For Challenge 1, three teams presented their work. I found it interesting that one of the teams correlated signals detected from the fibre optic cables with the AIS vessel data. They used different segments of the cables to triangulate the distance to ships. Teams were also able to observe the overlap between marine mammal calls and the noise of the ship. In one instance, the sound of a ship overshadowed the mammal call when it passed close to it, validating the known fact that growing shipping noise is hampering the ability of marine mammals to use sound for communication and navigation. Some of the team did an additional analysis to determine the vessel and propeller type from the sound signals. 

Two teams tackled the challenge 2 on sonar tracing. One of the teams tried three different models – convolutional autoencoders to generate traces from a full image, a CNN model that predicted segments, and a CNN/RNN hybrid combination that tried tracing in real-time.

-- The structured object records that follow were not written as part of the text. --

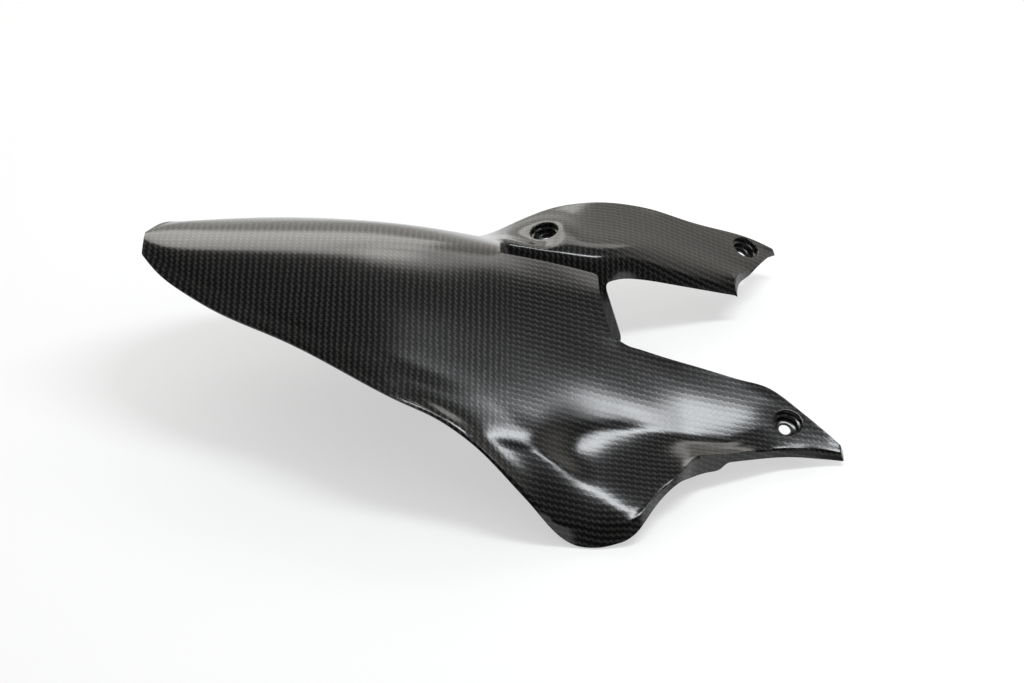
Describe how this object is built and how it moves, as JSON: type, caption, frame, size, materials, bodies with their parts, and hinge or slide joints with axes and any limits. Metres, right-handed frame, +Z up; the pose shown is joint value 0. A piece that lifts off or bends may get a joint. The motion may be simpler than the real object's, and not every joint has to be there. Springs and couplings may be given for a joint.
{
  "type": "motorcycle rear fender",
  "caption": "Glossy moulded carbon-fibre motorcycle rear hugger: a tapering arched tyre cover with a flared side flap and a pair of arms with recessed bolt seats.",
  "frame": {"origin": "middle of the near arm's bolt hole, on the hole's axis", "axes": "+X towards the bike's front, +Y towards its left, +Z up, in the pose of the picture"},
  "size_m": [0.457, 0.3101, 0.1107],
  "materials": {
    "carbon": "clear gloss lacquer over plain-weave carbon fibre"
  },
  "bodies": {
    "root": {"rear_fender": "carbon"}
  },
  "joints": []
}
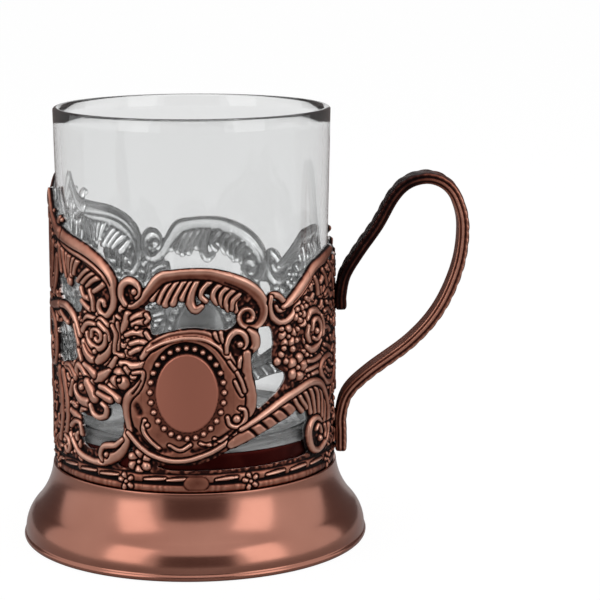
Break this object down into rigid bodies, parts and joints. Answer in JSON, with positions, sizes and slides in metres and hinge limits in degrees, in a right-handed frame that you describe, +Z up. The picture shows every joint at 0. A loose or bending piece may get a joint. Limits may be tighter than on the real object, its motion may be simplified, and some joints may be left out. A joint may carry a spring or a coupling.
{
  "type": "tea glass with holder",
  "caption": "Clear tea glass standing in an openwork antique-copper metal holder with a medallion, a spun bell foot and an ear-shaped handle, empty",
  "frame": {"origin": "on the axis of the glass, in the plane that the foot stands on", "axes": "+Z up along the axis, +X towards the handle, -Y the shown front with the medallion"},
  "size_m": [0.1153, 0.0892, 0.1113],
  "materials": {
    "clear_glass": "clear pressed glass, fire-polished lip",
    "antique_copper": "cast metal plated antique copper: polished salmon-copper high spots, brown-black recesses",
    "satin_copper": "spun metal plated antique copper, satin-brushed round the axis",
    "dark_copper": "pressed metal in dark unpolished copper patina"
  },
  "bodies": {
    "root": {"glass": "clear_glass", "sleeve": "antique_copper", "tray": "dark_copper", "foot": "satin_copper", "handle": "antique_copper"}
  },
  "joints": []
}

Four teams tackled challenge 3. One team went in-depth into a single observed scenario, carefully analyzed a signal detected by 4 hydrophones, and used an algorithm to improve the time stamps for each call, allowing for accurate TDOA localization. Another team also went in-depth, tracing one call across 6 hydrophones and identifying the directional property of an NARW call. Our group took a more broad approach aimed at the entire dataset. Our model would automatically create annotations, allowing models created by other teams to do more in-depth analysis for each specific scenario in the dataset. 

Thanks, and Until the Next Workshop

I learned a lot during this hackathon-styled workshop. The opportunity to work together with lots of researchers and young professionals allowed me to pick knowledge on new tools, algorithms and developments in the area of underwater acoustics. 

Thank you to UK Acoustics Network for offering the overnight stay alongside breakfast, lunch and dinner and transportation to and from the Bath Spa train station. I hope to join you again in the next workshop.